TASK INPUT:
———

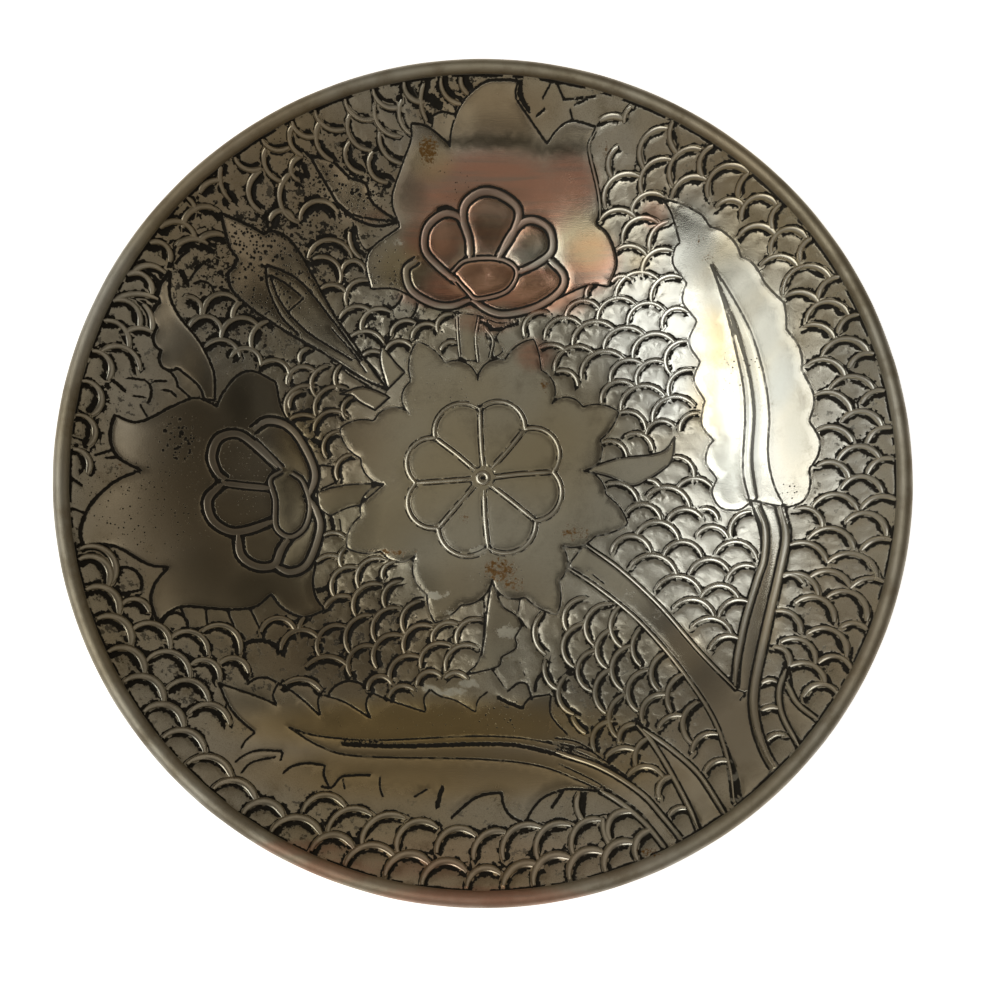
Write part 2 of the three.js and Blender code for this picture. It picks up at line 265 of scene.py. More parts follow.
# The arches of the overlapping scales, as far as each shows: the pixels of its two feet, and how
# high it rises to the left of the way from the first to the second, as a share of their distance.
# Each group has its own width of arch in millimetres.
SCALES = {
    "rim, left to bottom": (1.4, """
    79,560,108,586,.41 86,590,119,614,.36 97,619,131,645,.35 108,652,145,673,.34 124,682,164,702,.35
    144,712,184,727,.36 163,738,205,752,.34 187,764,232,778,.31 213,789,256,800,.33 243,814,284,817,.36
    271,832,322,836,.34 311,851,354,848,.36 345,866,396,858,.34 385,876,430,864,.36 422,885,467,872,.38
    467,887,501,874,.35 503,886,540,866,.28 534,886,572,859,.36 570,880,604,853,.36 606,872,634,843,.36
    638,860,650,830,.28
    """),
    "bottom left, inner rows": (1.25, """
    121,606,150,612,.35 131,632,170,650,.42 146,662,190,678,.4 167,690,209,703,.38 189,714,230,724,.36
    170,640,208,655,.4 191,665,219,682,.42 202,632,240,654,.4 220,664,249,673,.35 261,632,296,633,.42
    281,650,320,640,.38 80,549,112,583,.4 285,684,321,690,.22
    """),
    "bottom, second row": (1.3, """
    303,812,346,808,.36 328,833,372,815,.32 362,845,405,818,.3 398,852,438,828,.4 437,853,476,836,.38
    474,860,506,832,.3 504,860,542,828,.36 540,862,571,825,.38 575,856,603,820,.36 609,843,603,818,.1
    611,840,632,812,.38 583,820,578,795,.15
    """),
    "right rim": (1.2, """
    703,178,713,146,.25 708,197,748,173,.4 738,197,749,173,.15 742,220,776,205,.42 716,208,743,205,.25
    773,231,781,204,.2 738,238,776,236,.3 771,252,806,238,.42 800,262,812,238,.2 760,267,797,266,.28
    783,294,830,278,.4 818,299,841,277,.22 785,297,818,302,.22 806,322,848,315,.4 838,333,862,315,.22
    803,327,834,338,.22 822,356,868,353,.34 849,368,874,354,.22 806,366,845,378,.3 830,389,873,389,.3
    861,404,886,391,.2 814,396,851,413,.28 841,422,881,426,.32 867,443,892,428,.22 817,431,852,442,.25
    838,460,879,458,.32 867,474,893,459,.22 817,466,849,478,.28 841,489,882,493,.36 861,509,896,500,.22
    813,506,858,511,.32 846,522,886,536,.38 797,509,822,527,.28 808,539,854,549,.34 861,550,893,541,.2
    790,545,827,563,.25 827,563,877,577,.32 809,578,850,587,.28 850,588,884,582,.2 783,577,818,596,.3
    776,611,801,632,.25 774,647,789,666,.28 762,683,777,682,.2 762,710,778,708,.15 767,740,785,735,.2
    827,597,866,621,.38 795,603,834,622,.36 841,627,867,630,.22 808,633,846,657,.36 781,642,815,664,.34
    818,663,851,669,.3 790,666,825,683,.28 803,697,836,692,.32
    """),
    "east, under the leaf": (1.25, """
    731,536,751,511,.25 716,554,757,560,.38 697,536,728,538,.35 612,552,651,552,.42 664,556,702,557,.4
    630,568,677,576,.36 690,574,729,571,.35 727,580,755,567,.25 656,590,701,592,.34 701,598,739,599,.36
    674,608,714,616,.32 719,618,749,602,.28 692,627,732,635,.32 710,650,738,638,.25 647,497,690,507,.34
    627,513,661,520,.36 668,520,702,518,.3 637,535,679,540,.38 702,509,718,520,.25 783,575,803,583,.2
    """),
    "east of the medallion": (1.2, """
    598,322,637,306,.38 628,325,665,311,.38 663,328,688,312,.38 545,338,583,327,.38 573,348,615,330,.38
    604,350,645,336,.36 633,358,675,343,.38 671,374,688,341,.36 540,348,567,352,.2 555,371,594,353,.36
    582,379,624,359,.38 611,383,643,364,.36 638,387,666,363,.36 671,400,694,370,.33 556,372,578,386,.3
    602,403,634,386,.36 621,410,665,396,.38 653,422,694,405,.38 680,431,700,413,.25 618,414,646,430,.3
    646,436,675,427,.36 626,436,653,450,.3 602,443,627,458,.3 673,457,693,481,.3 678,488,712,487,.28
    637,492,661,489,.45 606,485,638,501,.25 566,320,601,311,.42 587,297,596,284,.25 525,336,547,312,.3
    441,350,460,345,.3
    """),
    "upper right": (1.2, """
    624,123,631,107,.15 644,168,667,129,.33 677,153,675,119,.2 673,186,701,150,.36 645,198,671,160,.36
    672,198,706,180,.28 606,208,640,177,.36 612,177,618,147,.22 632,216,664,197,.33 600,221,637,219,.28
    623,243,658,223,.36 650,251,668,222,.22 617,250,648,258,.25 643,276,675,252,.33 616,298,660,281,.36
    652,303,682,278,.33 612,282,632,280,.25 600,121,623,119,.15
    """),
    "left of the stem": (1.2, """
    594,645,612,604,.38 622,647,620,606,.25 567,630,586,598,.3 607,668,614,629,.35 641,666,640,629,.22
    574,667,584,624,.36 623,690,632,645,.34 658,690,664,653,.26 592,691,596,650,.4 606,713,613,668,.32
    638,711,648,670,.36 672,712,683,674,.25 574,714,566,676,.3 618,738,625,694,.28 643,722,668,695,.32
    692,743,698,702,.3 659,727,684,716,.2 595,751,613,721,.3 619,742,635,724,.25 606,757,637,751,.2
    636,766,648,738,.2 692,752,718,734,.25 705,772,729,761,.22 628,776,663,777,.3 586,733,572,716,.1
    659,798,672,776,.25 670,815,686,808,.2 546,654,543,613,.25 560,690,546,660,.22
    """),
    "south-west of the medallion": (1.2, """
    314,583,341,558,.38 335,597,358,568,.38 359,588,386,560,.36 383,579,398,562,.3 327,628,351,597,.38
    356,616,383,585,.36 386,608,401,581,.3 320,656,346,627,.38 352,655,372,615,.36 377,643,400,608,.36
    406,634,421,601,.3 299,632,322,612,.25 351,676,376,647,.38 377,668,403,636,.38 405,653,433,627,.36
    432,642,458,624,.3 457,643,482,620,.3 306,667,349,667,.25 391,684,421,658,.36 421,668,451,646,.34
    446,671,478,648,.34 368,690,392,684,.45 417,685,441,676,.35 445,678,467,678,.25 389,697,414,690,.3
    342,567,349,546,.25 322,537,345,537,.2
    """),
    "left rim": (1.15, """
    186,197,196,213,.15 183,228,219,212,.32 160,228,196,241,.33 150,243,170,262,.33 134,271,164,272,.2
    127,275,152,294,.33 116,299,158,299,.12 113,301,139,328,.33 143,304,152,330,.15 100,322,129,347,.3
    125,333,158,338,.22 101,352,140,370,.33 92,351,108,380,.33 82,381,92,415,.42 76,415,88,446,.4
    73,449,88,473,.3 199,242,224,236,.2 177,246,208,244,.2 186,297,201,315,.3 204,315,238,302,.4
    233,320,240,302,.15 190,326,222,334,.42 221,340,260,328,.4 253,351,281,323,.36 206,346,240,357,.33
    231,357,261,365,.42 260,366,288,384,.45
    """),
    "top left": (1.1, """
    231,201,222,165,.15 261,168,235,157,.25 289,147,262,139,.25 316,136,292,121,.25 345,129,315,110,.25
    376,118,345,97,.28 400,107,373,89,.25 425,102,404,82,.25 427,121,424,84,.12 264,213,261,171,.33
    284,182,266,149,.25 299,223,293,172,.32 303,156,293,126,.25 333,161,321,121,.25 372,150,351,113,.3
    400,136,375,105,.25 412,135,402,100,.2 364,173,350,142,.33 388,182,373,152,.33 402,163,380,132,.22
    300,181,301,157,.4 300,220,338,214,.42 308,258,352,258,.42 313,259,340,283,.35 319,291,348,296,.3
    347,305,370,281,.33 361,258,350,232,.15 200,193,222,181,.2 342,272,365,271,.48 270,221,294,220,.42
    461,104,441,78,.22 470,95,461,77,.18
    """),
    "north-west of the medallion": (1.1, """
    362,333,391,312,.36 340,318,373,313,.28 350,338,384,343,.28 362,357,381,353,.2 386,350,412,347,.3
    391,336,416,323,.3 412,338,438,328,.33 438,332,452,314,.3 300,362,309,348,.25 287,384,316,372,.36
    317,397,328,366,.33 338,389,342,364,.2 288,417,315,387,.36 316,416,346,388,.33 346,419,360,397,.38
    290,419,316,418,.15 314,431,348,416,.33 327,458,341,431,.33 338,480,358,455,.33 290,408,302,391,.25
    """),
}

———

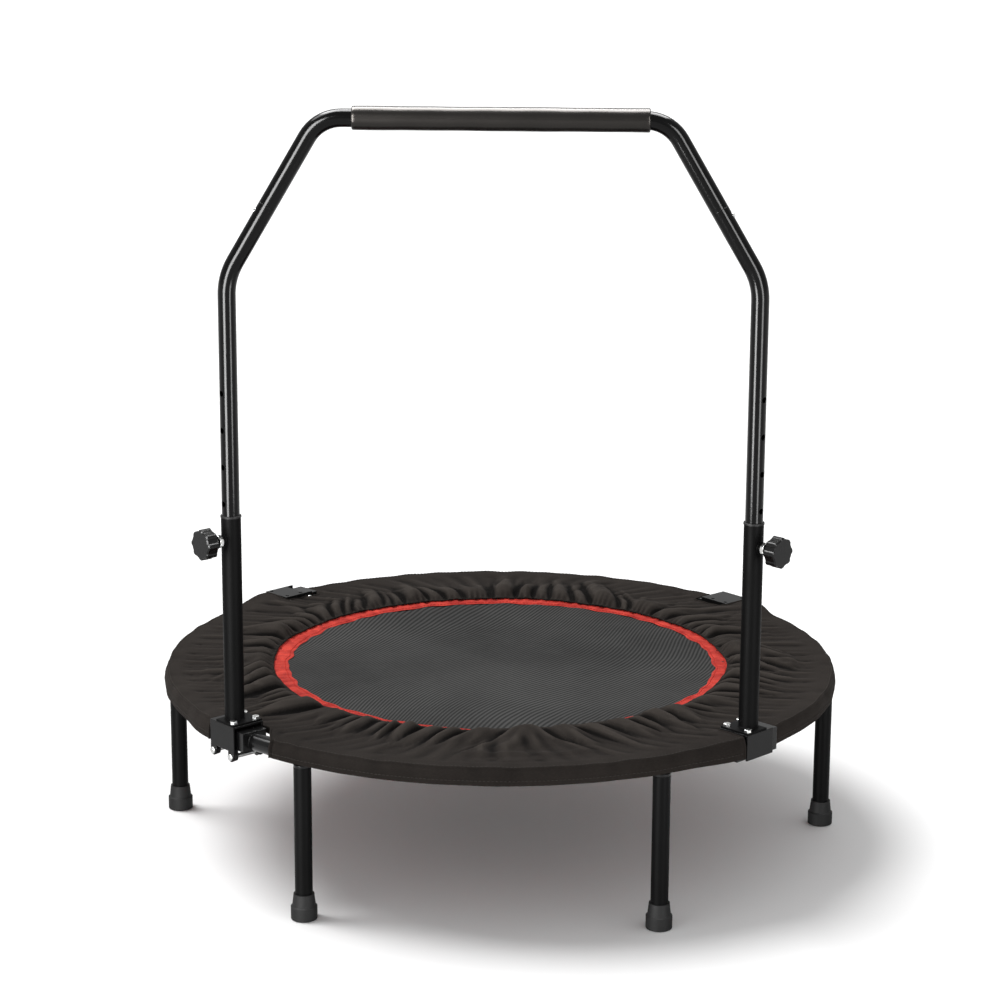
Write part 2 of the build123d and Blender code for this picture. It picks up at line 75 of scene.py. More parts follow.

———

WHAT THE TASK ASKS:
State how many lines of the records hold the string "Write", and nothing else.

WORKED ANSWER:
2